# Betta Haven....



## Fizgig777 (Mar 24, 2006)

Set this up a few weeks ago on my desk at work. It's a 7 inch cube. The resident's name is Groucho.

Betta Haven:









Groucho:



















More photos *here*


----------



## Guest (Jan 30, 2008)

very nice...I like his name...lol


----------



## CTSrt4 (Jan 10, 2008)

great tank


----------



## Fizgig777 (Mar 24, 2006)

Thanks folks


----------



## oliesminis (May 7, 2007)

nice betta

do you know the name of the flotaing plant?


----------



## Fizgig777 (Mar 24, 2006)

oliesminis said:


> nice betta
> 
> do you know the name of the flotaing plant?


Thanks 

The floating plant is Salvinia.


----------



## oliesminis (May 7, 2007)

thanks, how fast does it grow?
also does groucho struggle to get to the air at the top?


----------



## Fizgig777 (Mar 24, 2006)

oliesminis said:


> thanks, how fast does it grow?
> also does groucho struggle to get to the air at the top?

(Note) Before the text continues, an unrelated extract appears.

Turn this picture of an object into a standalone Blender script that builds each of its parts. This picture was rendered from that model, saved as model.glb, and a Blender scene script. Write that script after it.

Salvinia grows VERY fast... Faster than Duckweed!

Groucho has no trouble with air. There are areas he can stick his "nose" through if he wants. He doesn't gulp air, though. There is no need for it because the Salvinia gives of O2 bubbles like crazy, keeping the O2 content in the water very high. I have seen his gobbling down the odd O2 bubble, but that's about it. He seems happier stalking, flaring at, and attacking the bubbles more than anything else


----------



## trashion (Aug 24, 2007)

hmm... can you grow out salvinia at the top and then plant it as a carpet? just wondering...


----------



## Fizgig777 (Mar 24, 2006)

trashion said:


> hmm... can you grow out salvinia at the top and then plant it as a carpet? just wondering...


No... It's strictly a floater. The roots would die off and the plant would return to its floating state. Good idea, though... been down that road  I already purchased and planted the carpet species; just waiting for it to anchor itself, etc.


----------



## lochness (Jan 10, 2006)

very cool -  you're lucky to be able to have a tank at work


----------



## trashion (Aug 24, 2007)

lochness-i've heard lots of stories of people just not asking and putting them in one day. it would seem that once it's set up and very pretty, no one gets mad and wants them gone. who knows?


----------



## Fizgig777 (Mar 24, 2006)

It's actually allowed here.... In small sizes.

Glad you liked


----------



## Chaos553 (Apr 2, 2007)

Looks awesome! Any luck with that anubias on the left attaching to the rock? I believe it takes a bit of time.


----------



## Fizgig777 (Mar 24, 2006)

Chaos553 said:


> Looks awesome! Any luck with that anubias on the left attaching to the rock? I believe it takes a bit of time.


It is attached,yes, but I'm not decided on the final positioning, so I'm leaving it tied for now... I'll remove the string eventually


----------



## Blackbeard (Jan 19, 2008)

Wow, dude!! This tank is AWESOME! I'm afraid to show it to Nani, as he'll be jealous of Groucho.  What a great setup, and a phenomenal name! His color and markings are so pretty.  He's a chubby dude, too!  
Way to go, Fizgig777!!! I'm inspired & may have to borrow your idea.


----------



## Betta splendens (Nov 30, 2006)

Groucho XD I love it

Very nice, small but smart.


----------



## Betta splendens (Nov 30, 2006)

(double posted, my apoligies)


----------



## Fizgig777 (Mar 24, 2006)

Blackbeard said:


> Wow, dude!! This tank is AWESOME! I'm afraid to show it to Nani, as he'll be jealous of Groucho.  What a great setup, and a phenomenal name! His color and markings are so pretty.  He's a chubby dude, too!
> Way to go, Fizgig777!!! I'm inspired & may have to borrow your idea.


Glad you liked  I'd like to say Groucho sends Nani his well wishes, but, well, he's too grumpy for that  LOL Chubby, yes, that he is.... eat like a fish 4x his size.



Betta splendens said:


> Groucho XD I love it
> 
> Very nice, small but smart.


Thanks


----------